Lively Heels Phase 3-3

Boat:

Lively Heels, a 1976 Fisher 30

Schedule:

Project Schedule:  November 2020 – April 2021

Project Scope:  Reconfigure and simplify engine-based heating system; install woodstove for cabin heating; remove sanitation treatment system and replace with holding tank, conceive and build deck storage boxes; miscellaneous and sundry small projects

Project Complete:  145.75 Total Hours

Begin Daily Project Logs

November 23, 2020

Lively Heels Phase 3-3

Monday

Picking up where I left off, I continued the tine-consuming work of removing the components of the old heating system, still focused mainly on the wiring for now even as I absorbed the existing hose situation in person and determined how to proceed on that front.

There were 6 or 7 wires I’d removed from the main heating control board in the engine room earlier, and now I had to pull them back into the console and eventually remove them entirely.  This took quite a bit of time since I had to determine their paths, and carefully remove various wire ties and cable clamps to release the wires, before finally tracing them to their ultimate connections, which in this case were mainly on a terminal block on the port side of the console, though two now-unneeded wires led to the thermostat in the main cabin.   I consulted and modified as I went a wiring list I’d made at the time of installation to ensure the numbered wires I was removing were the right ones, and that they were removable without affecting anything else.

Access was tight, as always, and these wires had been installed very early in the original wiring process, starting in 2012, so they were pretty buried and contained within several ever-growing wire bundles, but at length I removed them all cleanly, along with the main circuit breaker and power cables for the defunct boiler.  The old wires joined the control box and parts of the fuel system that I’d removed before.

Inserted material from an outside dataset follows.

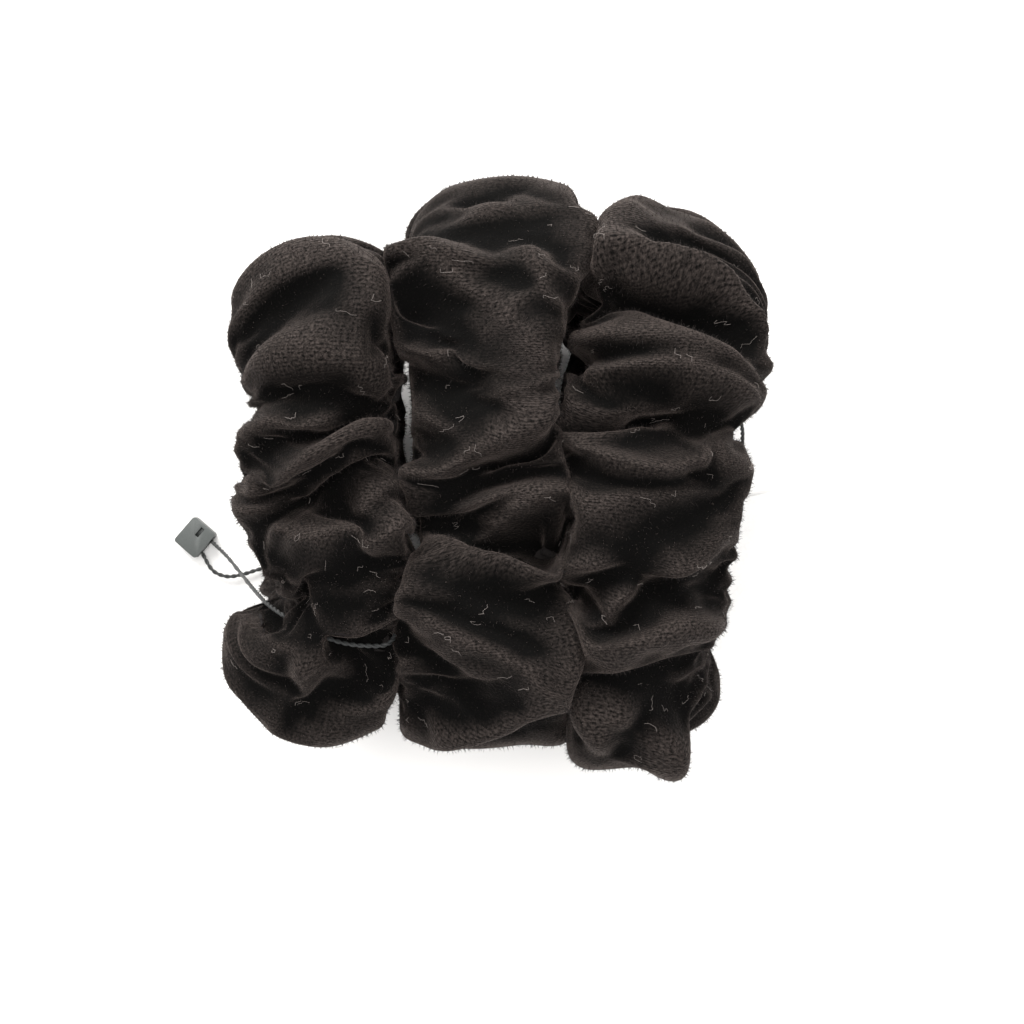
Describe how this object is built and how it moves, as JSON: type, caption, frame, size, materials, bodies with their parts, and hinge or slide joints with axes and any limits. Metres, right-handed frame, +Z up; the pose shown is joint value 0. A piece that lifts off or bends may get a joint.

Meanwhile, I continually assessed the heating system hoses which the owner had temporarily jury-rigged and connected after removing the boiler earlier.  The original system had been configured to allow heat and domestic hot water firing by the diesel boiler (now removed), or by the engine’s coolant bypass system, and for the moment this meant that the engine could and did still work to heat the system by way of a slim heat exchanger located down behind the port battery box.  Under this setup, the engine coolant warmed the heating system coolant (currently an entirely independent system), and a circulator pump moved that coolant through the system fixtures, which included the domestic water heater and two cabin heaters.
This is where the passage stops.